What is asked |
Pick out all lines of the entries that include the word "pose" and copy them.

Supplied material |
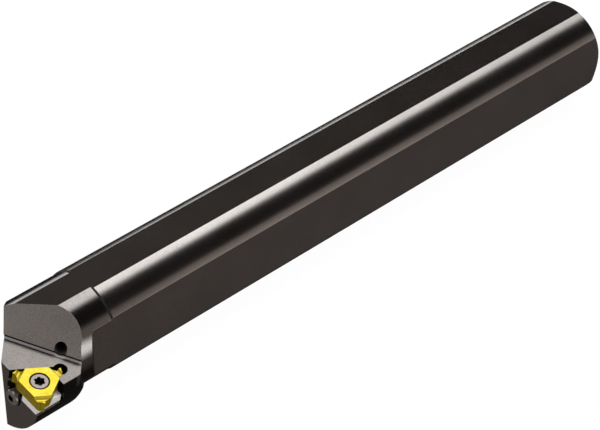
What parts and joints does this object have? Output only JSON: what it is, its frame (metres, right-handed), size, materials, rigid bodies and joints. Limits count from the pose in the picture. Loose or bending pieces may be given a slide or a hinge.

==

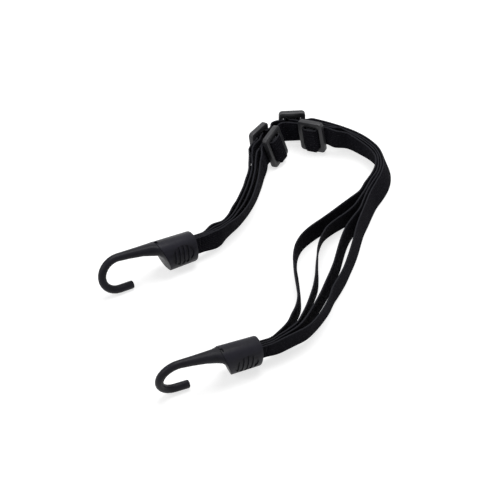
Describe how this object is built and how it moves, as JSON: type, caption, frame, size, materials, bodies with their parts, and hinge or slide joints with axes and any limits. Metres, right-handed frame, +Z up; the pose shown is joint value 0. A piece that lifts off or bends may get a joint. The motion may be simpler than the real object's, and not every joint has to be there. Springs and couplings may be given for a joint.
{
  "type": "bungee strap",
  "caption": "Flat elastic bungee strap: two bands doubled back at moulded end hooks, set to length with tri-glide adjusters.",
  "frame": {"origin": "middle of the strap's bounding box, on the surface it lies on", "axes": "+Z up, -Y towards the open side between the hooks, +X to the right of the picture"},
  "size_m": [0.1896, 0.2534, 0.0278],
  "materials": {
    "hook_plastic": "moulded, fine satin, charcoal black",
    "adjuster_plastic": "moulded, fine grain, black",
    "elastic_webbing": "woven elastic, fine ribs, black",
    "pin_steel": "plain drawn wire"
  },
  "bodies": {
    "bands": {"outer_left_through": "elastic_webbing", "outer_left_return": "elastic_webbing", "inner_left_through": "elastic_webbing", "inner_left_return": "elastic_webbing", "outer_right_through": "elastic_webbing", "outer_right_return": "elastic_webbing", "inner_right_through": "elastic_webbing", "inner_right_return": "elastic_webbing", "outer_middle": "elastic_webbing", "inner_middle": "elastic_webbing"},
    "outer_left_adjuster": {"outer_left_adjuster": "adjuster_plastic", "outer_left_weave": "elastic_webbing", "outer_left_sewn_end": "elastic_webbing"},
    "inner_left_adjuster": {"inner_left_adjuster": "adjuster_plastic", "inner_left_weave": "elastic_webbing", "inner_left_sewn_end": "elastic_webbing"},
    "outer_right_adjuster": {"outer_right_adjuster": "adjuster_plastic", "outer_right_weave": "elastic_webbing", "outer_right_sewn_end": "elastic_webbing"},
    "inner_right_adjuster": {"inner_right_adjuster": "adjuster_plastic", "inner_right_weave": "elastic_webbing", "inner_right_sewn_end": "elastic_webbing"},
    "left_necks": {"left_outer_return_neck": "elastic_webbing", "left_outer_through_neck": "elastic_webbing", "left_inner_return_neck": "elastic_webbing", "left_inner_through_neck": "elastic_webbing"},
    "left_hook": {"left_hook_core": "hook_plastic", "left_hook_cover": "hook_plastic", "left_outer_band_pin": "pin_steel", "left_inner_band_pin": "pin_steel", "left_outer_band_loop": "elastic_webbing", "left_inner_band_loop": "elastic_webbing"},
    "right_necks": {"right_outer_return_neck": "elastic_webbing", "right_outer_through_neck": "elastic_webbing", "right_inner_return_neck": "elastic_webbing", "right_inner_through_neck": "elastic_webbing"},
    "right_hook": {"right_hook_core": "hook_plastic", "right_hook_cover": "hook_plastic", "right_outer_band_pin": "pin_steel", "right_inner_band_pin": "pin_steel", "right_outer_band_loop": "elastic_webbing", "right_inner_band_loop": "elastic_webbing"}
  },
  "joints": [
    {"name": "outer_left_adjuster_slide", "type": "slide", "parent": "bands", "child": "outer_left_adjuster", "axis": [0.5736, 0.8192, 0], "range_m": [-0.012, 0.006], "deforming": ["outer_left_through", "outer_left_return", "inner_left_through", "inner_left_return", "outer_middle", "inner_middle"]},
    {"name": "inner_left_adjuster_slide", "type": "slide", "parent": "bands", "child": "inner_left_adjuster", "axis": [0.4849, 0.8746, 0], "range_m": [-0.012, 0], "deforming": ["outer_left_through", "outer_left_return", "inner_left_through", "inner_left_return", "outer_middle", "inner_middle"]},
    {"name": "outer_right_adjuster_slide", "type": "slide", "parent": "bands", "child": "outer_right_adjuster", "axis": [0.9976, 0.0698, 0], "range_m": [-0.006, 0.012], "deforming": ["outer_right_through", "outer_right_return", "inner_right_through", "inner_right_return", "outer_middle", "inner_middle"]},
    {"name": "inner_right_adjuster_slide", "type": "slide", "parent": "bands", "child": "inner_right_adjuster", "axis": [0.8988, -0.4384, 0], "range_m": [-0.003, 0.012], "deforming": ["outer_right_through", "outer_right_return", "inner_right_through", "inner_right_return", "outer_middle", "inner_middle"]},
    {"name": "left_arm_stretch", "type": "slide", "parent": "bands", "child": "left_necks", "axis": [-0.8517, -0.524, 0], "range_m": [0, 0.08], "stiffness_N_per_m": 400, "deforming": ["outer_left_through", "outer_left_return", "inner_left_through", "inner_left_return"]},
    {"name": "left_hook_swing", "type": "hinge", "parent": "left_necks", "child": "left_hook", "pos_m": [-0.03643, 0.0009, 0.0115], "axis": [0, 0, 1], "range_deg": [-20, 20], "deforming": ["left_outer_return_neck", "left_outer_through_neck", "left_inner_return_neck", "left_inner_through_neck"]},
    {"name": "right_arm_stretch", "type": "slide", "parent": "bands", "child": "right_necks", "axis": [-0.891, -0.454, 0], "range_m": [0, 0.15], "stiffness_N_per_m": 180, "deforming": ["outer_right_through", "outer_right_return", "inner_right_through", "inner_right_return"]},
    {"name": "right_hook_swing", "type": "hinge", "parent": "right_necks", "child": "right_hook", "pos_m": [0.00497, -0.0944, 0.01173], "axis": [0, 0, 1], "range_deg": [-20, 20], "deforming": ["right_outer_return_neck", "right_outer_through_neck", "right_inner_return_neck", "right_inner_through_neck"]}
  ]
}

--

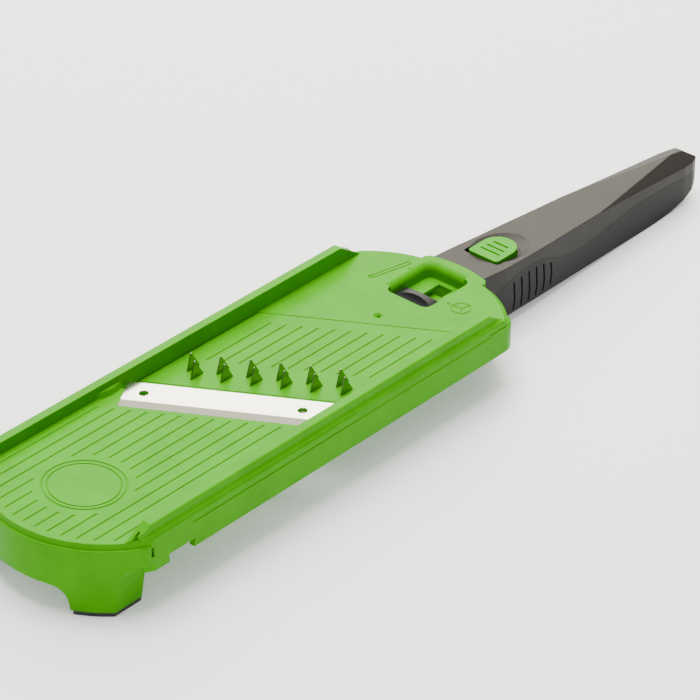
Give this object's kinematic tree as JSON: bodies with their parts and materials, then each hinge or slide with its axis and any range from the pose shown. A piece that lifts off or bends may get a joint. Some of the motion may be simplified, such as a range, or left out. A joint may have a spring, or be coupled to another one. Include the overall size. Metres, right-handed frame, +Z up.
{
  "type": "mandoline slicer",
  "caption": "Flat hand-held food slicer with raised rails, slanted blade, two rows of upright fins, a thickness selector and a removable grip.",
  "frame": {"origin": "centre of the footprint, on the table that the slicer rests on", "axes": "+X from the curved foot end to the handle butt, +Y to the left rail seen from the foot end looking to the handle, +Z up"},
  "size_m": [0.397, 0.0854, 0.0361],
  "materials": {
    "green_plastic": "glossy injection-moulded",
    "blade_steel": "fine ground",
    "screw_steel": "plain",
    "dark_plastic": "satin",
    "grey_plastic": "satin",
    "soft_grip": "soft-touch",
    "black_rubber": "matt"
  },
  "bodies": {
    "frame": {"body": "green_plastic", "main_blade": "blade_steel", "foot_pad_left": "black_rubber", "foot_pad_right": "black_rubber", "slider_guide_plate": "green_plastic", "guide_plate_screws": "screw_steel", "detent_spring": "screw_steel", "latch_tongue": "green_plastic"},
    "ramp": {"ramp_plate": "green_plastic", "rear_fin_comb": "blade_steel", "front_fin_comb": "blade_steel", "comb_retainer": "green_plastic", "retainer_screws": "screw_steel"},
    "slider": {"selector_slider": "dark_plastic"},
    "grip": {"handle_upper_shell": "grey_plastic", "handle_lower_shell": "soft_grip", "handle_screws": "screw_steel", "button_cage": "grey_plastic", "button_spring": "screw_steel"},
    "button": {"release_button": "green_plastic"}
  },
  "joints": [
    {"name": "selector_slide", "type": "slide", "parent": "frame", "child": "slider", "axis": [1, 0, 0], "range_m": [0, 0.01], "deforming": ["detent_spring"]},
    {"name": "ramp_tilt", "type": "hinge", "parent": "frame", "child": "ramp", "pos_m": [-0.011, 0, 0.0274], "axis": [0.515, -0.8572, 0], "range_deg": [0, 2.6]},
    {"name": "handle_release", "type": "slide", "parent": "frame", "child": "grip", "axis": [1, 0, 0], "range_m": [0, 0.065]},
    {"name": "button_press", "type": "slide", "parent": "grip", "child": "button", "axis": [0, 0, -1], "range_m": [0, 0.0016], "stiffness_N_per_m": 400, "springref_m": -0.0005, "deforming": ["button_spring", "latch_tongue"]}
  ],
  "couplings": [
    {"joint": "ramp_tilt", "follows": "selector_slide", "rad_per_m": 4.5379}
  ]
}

Written solution |
What parts and joints does this object have? Output only JSON: what it is, its frame (metres, right-handed), size, materials, rigid bodies and joints. Limits count from the pose in the picture. Loose or bending pieces may be given a slide or a hinge.
Describe how this object is built and how it moves, as JSON: type, caption, frame, size, materials, bodies with their parts, and hinge or slide joints with axes and any limits. Metres, right-handed frame, +Z up; the pose shown is joint value 0. A piece that lifts off or bends may get a joint. The motion may be simpler than the real object's, and not every joint has to be there. Springs and couplings may be given for a joint.
Give this object's kinematic tree as JSON: bodies with their parts and materials, then each hinge or slide with its axis and any range from the pose shown. A piece that lifts off or bends may get a joint. Some of the motion may be simplified, such as a range, or left out. A joint may have a spring, or be coupled to another one. Include the overall size. Metres, right-handed frame, +Z up.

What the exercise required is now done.